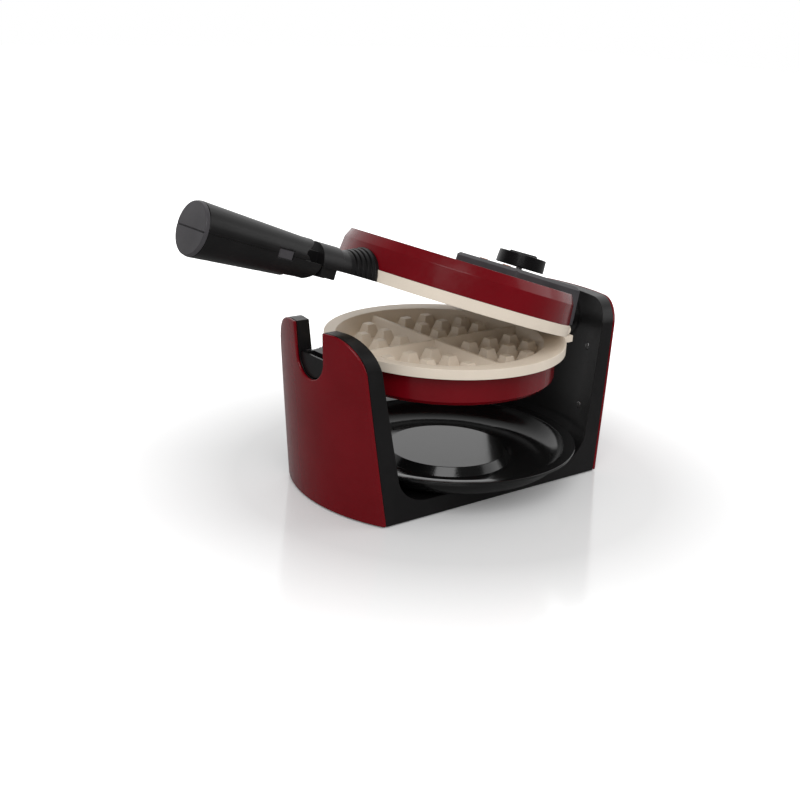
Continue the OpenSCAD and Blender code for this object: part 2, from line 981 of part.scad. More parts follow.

---

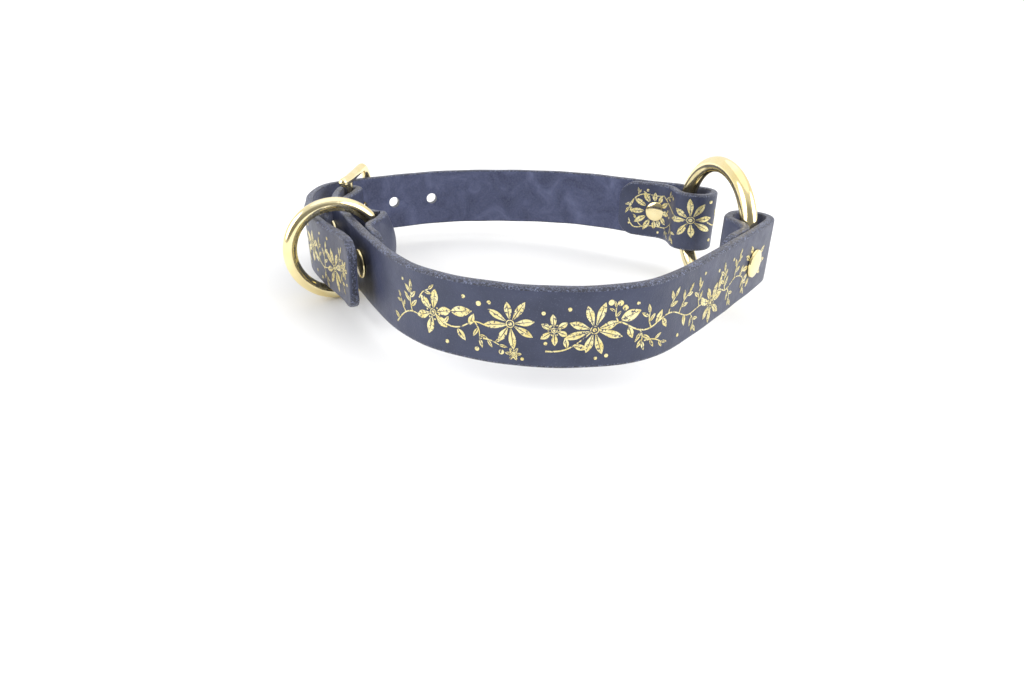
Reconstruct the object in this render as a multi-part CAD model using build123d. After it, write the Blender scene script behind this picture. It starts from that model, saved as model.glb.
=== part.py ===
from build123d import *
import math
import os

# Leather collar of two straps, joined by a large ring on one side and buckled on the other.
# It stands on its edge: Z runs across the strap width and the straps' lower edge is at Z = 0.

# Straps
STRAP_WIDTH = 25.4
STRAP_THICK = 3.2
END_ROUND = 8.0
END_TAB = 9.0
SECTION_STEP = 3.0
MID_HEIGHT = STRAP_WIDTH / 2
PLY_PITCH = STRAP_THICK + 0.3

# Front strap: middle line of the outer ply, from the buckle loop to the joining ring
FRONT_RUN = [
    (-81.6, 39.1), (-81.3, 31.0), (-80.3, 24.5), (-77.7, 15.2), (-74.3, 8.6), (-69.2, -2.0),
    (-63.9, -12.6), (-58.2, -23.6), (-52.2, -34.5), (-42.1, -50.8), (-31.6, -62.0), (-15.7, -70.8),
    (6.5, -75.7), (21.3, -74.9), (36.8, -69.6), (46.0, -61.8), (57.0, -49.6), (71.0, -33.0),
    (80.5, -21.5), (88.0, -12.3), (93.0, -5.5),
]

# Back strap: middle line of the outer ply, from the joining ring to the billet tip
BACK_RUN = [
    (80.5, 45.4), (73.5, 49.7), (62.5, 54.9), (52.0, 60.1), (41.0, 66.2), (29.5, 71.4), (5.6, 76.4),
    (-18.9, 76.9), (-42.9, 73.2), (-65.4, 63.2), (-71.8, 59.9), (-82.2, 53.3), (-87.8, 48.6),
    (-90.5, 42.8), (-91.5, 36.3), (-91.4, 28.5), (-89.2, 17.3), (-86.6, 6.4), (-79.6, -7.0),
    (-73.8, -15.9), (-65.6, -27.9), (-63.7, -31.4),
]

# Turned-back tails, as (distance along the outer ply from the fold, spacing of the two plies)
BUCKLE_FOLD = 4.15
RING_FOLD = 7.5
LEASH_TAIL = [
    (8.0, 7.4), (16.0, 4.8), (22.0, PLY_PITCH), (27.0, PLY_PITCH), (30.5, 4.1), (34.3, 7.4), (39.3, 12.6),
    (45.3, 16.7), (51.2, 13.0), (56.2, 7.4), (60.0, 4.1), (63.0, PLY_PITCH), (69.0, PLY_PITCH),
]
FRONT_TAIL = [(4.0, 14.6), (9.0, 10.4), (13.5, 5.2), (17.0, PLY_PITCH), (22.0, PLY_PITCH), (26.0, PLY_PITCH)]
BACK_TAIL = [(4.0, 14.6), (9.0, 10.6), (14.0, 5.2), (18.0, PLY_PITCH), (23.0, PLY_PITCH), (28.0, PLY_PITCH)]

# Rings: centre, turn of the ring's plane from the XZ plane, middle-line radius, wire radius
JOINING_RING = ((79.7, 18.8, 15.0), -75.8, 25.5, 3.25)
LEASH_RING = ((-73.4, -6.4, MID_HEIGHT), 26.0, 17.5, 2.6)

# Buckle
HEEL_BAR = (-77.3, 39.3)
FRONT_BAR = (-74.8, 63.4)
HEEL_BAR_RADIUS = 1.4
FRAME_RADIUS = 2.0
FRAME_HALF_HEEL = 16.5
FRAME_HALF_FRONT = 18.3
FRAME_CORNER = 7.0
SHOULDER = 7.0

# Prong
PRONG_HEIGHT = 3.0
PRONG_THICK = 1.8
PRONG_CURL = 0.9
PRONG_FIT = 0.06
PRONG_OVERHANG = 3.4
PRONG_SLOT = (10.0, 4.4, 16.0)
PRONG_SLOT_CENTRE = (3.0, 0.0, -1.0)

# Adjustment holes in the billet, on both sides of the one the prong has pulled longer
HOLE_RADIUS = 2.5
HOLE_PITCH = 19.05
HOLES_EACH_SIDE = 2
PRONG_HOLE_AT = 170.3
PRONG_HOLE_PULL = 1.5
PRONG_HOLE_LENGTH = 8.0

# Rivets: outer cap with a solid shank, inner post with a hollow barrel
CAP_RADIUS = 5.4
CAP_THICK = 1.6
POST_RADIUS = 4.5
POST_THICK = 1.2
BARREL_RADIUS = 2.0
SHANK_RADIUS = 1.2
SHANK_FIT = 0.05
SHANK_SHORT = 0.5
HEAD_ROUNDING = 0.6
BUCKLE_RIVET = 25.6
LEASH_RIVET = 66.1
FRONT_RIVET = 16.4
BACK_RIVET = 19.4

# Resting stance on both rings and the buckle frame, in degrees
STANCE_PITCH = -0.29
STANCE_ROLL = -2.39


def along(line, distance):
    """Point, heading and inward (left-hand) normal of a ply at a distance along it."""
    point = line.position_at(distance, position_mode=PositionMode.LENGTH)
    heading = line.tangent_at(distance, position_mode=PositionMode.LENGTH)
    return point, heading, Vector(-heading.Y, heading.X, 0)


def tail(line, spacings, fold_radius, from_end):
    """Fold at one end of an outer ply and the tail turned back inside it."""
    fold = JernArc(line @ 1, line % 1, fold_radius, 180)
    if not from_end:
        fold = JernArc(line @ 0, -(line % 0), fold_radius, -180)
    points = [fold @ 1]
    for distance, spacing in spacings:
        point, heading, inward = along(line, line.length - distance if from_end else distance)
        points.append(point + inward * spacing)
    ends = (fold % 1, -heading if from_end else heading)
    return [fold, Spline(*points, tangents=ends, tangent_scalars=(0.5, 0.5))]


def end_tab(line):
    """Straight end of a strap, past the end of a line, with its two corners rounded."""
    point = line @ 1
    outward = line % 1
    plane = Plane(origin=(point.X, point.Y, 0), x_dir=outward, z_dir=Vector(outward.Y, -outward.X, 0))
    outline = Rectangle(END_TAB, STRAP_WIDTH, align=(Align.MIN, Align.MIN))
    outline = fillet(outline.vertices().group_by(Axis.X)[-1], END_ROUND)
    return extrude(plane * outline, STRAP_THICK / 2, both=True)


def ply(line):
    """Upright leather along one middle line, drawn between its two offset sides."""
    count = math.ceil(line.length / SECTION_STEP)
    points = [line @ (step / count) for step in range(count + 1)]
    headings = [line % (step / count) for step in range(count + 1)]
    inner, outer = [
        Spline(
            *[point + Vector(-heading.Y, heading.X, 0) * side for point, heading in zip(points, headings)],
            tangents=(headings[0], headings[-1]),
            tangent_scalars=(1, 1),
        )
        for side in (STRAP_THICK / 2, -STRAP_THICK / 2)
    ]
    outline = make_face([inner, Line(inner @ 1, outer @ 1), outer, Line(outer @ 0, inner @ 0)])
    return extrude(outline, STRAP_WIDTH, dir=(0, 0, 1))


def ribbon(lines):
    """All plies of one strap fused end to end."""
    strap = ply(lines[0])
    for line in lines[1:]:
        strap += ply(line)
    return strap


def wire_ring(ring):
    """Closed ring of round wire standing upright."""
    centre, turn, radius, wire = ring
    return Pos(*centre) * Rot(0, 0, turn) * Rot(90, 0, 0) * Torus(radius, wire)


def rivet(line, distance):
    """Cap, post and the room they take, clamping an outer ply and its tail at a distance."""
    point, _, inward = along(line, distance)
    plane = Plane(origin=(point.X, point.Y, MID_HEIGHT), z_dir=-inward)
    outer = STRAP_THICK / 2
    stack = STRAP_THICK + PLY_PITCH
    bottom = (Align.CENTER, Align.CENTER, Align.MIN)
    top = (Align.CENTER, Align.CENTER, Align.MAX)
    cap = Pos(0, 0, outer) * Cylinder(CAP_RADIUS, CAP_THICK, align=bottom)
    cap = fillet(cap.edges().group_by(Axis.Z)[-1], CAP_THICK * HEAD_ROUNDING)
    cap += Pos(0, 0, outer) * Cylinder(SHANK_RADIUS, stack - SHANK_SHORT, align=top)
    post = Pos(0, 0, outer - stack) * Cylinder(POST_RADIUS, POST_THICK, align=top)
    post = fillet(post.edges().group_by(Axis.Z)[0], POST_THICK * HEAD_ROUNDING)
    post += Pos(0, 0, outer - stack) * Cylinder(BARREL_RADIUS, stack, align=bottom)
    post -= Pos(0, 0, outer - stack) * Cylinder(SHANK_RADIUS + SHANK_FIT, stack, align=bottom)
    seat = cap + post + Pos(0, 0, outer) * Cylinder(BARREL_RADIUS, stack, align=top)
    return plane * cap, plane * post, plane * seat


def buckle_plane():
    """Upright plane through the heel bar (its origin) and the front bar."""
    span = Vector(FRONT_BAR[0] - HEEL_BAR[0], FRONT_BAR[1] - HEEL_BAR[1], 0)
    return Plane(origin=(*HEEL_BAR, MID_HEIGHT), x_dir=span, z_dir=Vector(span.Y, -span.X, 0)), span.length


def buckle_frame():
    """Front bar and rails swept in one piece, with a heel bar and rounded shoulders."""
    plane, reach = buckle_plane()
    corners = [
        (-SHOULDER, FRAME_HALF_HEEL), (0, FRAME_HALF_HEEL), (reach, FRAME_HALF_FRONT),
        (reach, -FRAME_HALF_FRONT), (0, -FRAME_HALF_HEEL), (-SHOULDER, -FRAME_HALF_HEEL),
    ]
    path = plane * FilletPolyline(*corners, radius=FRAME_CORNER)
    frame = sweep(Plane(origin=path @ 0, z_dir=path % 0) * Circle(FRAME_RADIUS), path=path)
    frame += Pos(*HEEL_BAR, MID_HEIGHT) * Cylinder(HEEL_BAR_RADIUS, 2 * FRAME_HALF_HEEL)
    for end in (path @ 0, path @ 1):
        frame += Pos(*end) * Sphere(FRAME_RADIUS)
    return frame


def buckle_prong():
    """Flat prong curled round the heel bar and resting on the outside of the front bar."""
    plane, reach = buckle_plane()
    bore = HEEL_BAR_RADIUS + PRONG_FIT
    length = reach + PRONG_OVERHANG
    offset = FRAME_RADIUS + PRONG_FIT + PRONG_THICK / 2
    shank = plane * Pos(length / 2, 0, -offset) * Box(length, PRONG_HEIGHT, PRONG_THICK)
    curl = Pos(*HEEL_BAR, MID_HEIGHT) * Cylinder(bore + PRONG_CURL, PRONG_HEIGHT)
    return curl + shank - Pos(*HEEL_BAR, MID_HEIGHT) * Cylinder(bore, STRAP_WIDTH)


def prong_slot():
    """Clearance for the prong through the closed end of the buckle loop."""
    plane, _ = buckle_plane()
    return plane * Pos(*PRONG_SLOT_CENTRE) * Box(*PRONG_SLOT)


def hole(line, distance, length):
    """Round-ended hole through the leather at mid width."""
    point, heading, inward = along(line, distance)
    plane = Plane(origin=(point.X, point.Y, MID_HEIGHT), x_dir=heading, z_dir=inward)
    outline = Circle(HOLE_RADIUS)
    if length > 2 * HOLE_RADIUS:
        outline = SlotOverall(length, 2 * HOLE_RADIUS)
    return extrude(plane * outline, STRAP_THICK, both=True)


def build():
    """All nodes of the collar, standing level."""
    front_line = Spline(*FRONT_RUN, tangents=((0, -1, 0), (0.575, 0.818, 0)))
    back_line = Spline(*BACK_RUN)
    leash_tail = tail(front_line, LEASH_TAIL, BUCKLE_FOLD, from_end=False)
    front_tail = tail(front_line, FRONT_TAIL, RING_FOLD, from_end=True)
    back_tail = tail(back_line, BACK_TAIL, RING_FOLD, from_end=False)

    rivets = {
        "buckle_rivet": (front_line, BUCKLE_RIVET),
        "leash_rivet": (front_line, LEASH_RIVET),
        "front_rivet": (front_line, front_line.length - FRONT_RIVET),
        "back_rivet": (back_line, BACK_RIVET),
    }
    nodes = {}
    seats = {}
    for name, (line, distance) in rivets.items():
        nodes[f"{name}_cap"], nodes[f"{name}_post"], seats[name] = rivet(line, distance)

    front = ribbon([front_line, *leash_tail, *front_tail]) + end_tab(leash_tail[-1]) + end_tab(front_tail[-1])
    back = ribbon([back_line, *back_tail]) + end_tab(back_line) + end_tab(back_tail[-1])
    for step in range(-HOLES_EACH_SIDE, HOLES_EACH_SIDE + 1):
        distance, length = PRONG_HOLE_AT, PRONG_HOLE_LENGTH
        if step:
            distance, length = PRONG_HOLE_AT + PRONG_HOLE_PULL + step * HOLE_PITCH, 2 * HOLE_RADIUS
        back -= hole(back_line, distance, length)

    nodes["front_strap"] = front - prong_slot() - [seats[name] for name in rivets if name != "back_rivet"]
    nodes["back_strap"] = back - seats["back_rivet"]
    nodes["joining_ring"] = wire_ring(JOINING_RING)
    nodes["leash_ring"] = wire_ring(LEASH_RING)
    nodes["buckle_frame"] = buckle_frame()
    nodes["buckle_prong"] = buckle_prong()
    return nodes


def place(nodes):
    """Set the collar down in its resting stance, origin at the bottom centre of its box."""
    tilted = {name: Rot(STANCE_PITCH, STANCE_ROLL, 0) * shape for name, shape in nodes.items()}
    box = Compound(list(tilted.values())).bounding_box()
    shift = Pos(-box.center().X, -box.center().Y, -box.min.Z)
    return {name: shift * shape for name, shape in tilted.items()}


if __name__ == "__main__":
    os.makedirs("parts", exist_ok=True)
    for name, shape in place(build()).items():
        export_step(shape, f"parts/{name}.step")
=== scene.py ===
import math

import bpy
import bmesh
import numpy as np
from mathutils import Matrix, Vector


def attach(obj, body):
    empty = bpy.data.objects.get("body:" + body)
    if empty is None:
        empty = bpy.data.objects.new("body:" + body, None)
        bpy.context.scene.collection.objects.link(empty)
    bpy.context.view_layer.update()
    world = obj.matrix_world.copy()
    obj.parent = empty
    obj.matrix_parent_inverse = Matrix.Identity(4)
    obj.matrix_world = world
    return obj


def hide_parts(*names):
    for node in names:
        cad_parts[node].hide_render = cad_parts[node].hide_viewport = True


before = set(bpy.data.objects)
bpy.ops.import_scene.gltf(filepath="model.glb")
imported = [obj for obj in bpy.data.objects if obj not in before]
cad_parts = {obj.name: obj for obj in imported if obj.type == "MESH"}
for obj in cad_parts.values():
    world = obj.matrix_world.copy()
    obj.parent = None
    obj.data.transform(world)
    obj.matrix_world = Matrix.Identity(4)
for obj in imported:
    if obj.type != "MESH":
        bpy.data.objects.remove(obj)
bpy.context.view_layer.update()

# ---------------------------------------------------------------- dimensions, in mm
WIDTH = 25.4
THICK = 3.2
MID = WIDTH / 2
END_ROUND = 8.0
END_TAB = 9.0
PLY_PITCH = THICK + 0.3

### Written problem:
From the records above, copy out the line with "shift * shape", the line with "PLY_PITCH = THICK + 0.3", and every line between them, word for word.

### Solution to this problem:
    return {name: shift * shape for name, shape in tilted.items()}


if __name__ == "__main__":
    os.makedirs("parts", exist_ok=True)
    for name, shape in place(build()).items():
        export_step(shape, f"parts/{name}.step")
=== scene.py ===
import math

import bpy
import bmesh
import numpy as np
from mathutils import Matrix, Vector


def attach(obj, body):
    empty = bpy.data.objects.get("body:" + body)
    if empty is None:
        empty = bpy.data.objects.new("body:" + body, None)
        bpy.context.scene.collection.objects.link(empty)
    bpy.context.view_layer.update()
    world = obj.matrix_world.copy()
    obj.parent = empty
    obj.matrix_parent_inverse = Matrix.Identity(4)
    obj.matrix_world = world
    return obj


def hide_parts(*names):
    for node in names:
        cad_parts[node].hide_render = cad_parts[node].hide_viewport = True


before = set(bpy.data.objects)
bpy.ops.import_scene.gltf(filepath="model.glb")
imported = [obj for obj in bpy.data.objects if obj not in before]
cad_parts = {obj.name: obj for obj in imported if obj.type == "MESH"}
for obj in cad_parts.values():
    world = obj.matrix_world.copy()
    obj.parent = None
    obj.data.transform(world)
    obj.matrix_world = Matrix.Identity(4)
for obj in imported:
    if obj.type != "MESH":
        bpy.data.objects.remove(obj)
bpy.context.view_layer.update()

# ---------------------------------------------------------------- dimensions, in mm
WIDTH = 25.4
THICK = 3.2
MID = WIDTH / 2
END_ROUND = 8.0
END_TAB = 9.0
PLY_PITCH = THICK + 0.3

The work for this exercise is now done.